А за нею десятилетья
Скуки, страха и той пустоты,
О которой могла бы пропеть я,
Да боюсь, что расплачешься ты.

Когда Анна Андреевна кончила диктовать, а я писать (карандашом, небрежно, наспех) – она взяла перо и очень аккуратно проставила над всеми стихами эпиграфы: из Ахматовой, из Данте и, над последним, из Пушкина. «…Вижу я / Лебедь тешится моя». Я сразу вспомнила, как Анна Андреевна говорила в Москве:

«И зачем этот господин так обо мне печется?», считая, что выдвижение на Нобелевскую премию и вообще слава на Западе – это дело рук Исайи Берлина. Значит, «Еще пять» – тоже обращены к нему… Ясно! Подзаголовок:

Еще пять

или

Стихотворения из цикла

Сожженная тетрадь

(Шиповник цветет)

а эпиграф к первому: «Несказанные речи / Я больше не твержу, /Ив память той невстречи / Шиповник посажу».

Ведь «Сожженная тетрадь», «Шиповник» – это понятно, кому.

Анна Андреевна обозначила на моей небрежной записи «V», поставила «Москва» и подписала весь цикл[54].
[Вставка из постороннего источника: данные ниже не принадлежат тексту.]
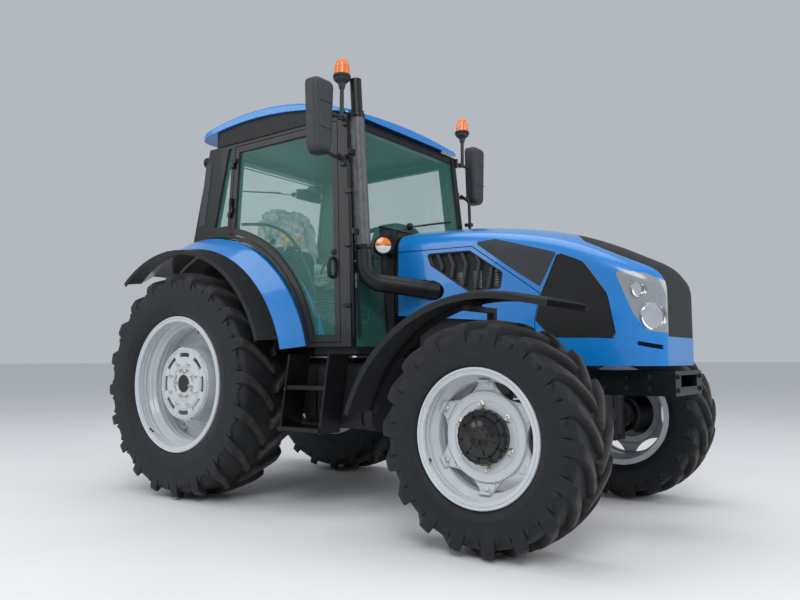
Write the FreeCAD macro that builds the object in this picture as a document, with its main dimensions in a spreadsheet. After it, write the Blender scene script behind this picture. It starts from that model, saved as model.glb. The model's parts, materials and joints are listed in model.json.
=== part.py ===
import FreeCAD, Part
import math
import os
import Sketcher

# Farm tractor, one document. Millimetres. +X forward, +Y left, +Z up.
# The origin is on the ground, midway between the lower-link ends and the front bracket's face.

doc = FreeCAD.newDocument("farm_tractor")
sheet = doc.addObject("Spreadsheet::Sheet", "Sheet")
V = FreeCAD.Vector
SIDES = (("right", -1), ("left", 1))

# Driving dimensions: name, value in millimetres, degrees or pieces
SIZES = (
    # whole machine
    ("overall_length", 4200),
    ("rear_overhang", 1130),
    ("wheelbase", 2400),
    ("seat_gap", 0.3),
    ("moving_gap", 5),
    # rear wheels
    ("rear_track_half", 783),
    ("rear_tyre_radius", 762),
    ("rear_tyre_width", 480),
    ("rear_rim_width", 410),
    ("rear_flange_radius", 457),
    ("rear_seat_radius", 432),
    ("rear_well_radius", 400),
    ("rear_lugs", 20),
    ("rear_disc_depth", 245),
    ("rear_can_radius", 245),
    ("rear_can_inset", 70),
    ("rear_can_bore", 60),
    ("rear_slots", 8),
    # front wheels
    ("front_track_half", 928),
    ("front_tyre_radius", 555),
    ("front_tyre_width", 380),
    ("front_rim_width", 330),
    ("front_flange_radius", 330),
    ("front_seat_radius", 305),
    ("front_well_radius", 280),
    ("front_lugs", 18),
    ("front_disc_depth", 95),
    ("front_disc_windows", 6),
    ("hub_radius", 130),
    ("hub_inset", 45),
    ("hub_step", 96),
    # all wheels
    ("lug_height", 38),
    ("lug_width", 46),
    ("lug_wall_run", 9),
    ("rim_wall", 9),
    ("disc_wall", 12),
    # front axle and steering
    ("kingpin_half", 700),
    ("axle_end_half", 630),
    ("axle_tube_radius", 65),
    ("axle_centre_radius", 128),
    ("axle_neck_radius", 82),
    ("knuckle_radius", 62),
    ("knuckle_half_height", 125),
    ("yoke_plate", 25),
    ("spindle_radius", 90),
    ("spindle_end_half", 800),
    ("steering_arm_length", 170),
    ("steering_arm_width", 50),
    ("steering_rod_radius", 15),
    # front fenders
    ("front_fender_radius", 676),
    ("front_fender_wall", 9),
    ("front_fender_lip", 38),
    ("front_fender_inner", 800),
    ("front_fender_outer", 1050),
    ("fender_strut", 40),
    # chassis
    ("engine_rear", 1500),
    ("engine_front", 2130),
    ("engine_half", 250),
    ("engine_bottom", 720),
    ("engine_top", 1340),
    ("sump_half", 170),
    ("sump_bottom", 560),
    ("gearbox_half", 200),
    ("gearbox_bottom", 540),
    ("gearbox_top", 935),
    ("rear_case_half", 240),
    ("rear_case_back", 280),
    ("drive_tube_radius", 35),
    ("trumpet_radius", 115),
    ("trumpet_root_radius", 150),
    ("wheel_flange_radius", 160),
    ("wheel_flange_wall", 26),
    ("bracket_half", 243),
    ("bracket_top", 858),
    ("bracket_bottom", 730),
    ("bracket_window_half", 150),
    ("bracket_window_height", 62),
    ("bracket_pin_radius", 15),
    # hood
    ("hood_rear", 1400),
    ("hood_half", 350),
    ("hood_bottom", 885),
    ("hood_side_bottom", 1200),
    ("hood_wall", 14),
    ("hood_nose_bottom", 1035),
    ("hood_fit", 0.8),
    ("vent_plate", 4),
    ("vent_bar", 10),
    ("lamp_wall", 45),
    ("lamp_bowl", 24),
    ("hood_split_top", 1600),
    ("hood_split_x", 2345),
    ("hood_hinge_x", 1402),
    ("hood_hinge_z", 1726),
    ("hood_hinge_radius", 8),
    ("hood_hinge_eye", 16),
    ("cowl_gap", 36),
    ("cowl_step", 4),
    ("hood_top", 1768),
    # cowl
    ("cowl_back", 1300),
    ("dash_back", 1030),
    ("dash_half", 170),
    ("dash_top", 1600),
    # cab
    ("cab_half", 725),
    ("cab_tilt", 3.5),
    ("cab_floor", 1000),
    ("cab_floor_wall", 45),
    ("cab_wall", 50),
    ("cab_top", 2470),
    ("arch_x", -50),
    ("arch_z", 760),
    ("cab_arch_radius", 1040),
    ("pillar_front_low", 1330),
    ("pillar_front_high", 1210),
    ("pillar_front_width", 85),
    ("pillar_rear_low", -241),
    ("pillar_rear_high", -121),
    ("pillar_rear_width", 230),
    ("door_rear", 165),
    ("door_margin", 30),
    ("door_frame", 42),
    ("door_hinge_radius", 10),
    ("door_hinge_pin", 5),
    ("door_hinge_out", 12),
    ("door_hinge_length", 32),
    ("cab_rail", 50),
    ("glass", 6),
    ("quarter_window_front", 130),
    ("quarter_window_bottom", 1870),
    # roof
    ("roof_half", 665),
    ("roof_rear", -225),
    ("roof_front", 1250),
    ("roof_height", 215),
    ("roof_corner", 110),
    ("roof_edge", 24),
    ("roof_tray", 62),
    ("roof_tray_inset", 22),
    # rear fenders
    ("fender_wall", 8),
    ("fender_inner", 500),
    ("fender_ridge", 712),
    ("fender_edge", 850),
    ("fender_outer", 1000),
    ("fender_ridge_radius", 1026),
    ("fender_edge_radius", 935),
    ("fender_outer_radius", 912),
    ("fender_front_angle", 14),
    ("fender_rear_angle", 128),
    # steps and tanks
    ("tank_back", 900),
    ("tank_front", 1440),
    ("tank_inner", 215),
    ("tank_outer", 665),
    ("tank_bottom", 500),
    ("tank_top", 900),
    ("step_outer", 860),
    ("step_back", 850),
    ("step_front", 1190),
    ("step_low", 490),
    ("step_pitch", 250),
    ("step_wall", 25),
    ("step_lean", 75),
    ("tank_corner", 70),
    # exhaust
    ("stack_y", -620),
    ("stack_x", 1269),
    ("stack_lean", 84),
    ("stack_radius", 36),
    ("stack_shield", 44),
    ("stack_top", 2680),
    ("stack_bottom", 1400),
    ("stack_bend", 120),
    ("elbow_radius", 56),
    ("elbow_x", 1690),
    ("elbow_y", -320),
    ("elbow_z", 1338),
    ("manifold_radius", 64),
    # mirrors and beacons
    ("mirror_x", 1235),
    ("mirror_half", 905),
    ("mirror_bottom", 2148),
    ("mirror_height", 460),
    ("mirror_width", 180),
    ("mirror_depth", 90),
    ("mirror_tube", 13),
    ("mirror_corner", 38),
    ("beacon_half", 710),
    ("beacon_x", 1234),
    ("beacon_radius", 54),
    ("beacon_height", 120),
    ("beacon_top", 2797),
    ("indicator_x", 1385),
    ("indicator_half", 490),
    ("indicator_z", 1629),
    ("indicator_radius", 58),
    ("work_lamp_half", 560),
    ("work_lamp_z", 2405),
    ("work_lamp_radius", 44),
    # hitch and drawbar
    ("link_pivot_x", 330),
    ("link_pivot_z", 480),
    ("link_pivot_half", 275),
    ("link_end_half", 415),
    ("link_bar", 56),
    ("link_wall", 22),
    ("link_eye_radius", 38),
    ("link_bore_radius", 14.35),
    ("link_eye_width", 45),
    ("lift_length", 420),
    ("lift_pivot_z", 905),
    ("lift_shaft_radius", 42),
    ("lift_rod_radius", 14),
    ("lift_rod_offset", 34),
    ("lift_pin_radius", 11),
    ("top_link_z", 790),
    ("top_link_length", 560),
    ("pto_radius", 17.5),
    ("pto_length", 76),
    ("pto_z", 640),
    ("drawbar_z", 400),
    ("drawbar_half", 45),
    ("drawbar_wall", 34),
    ("drawbar_length", 560),
    ("drawbar_pin_radius", 16),
    # seat and steering wheel
    ("seat_x", 330),
    ("seat_half", 245),
    ("seat_top", 1560),
    ("seat_back_top", 2060),
    ("wheel_radius", 200),
    ("wheel_rim", 15),
    ("wheel_x", 880),
    ("wheel_z", 1730),
    ("wheel_tilt", 35),
)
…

Подарки на этом кончились, но стихи и допросы – нет. Анна Андреевна спросила у меня, поняла ли я, в конце концов, «Красотку» – то стихотворение, которое она читала мне и Володе среди других, – кажется, семи. Я сказала: нет, не поняла. Она дала мне прочесть все семь глазами. Я прочла – вникнуть толком мне мешало ее ожидание.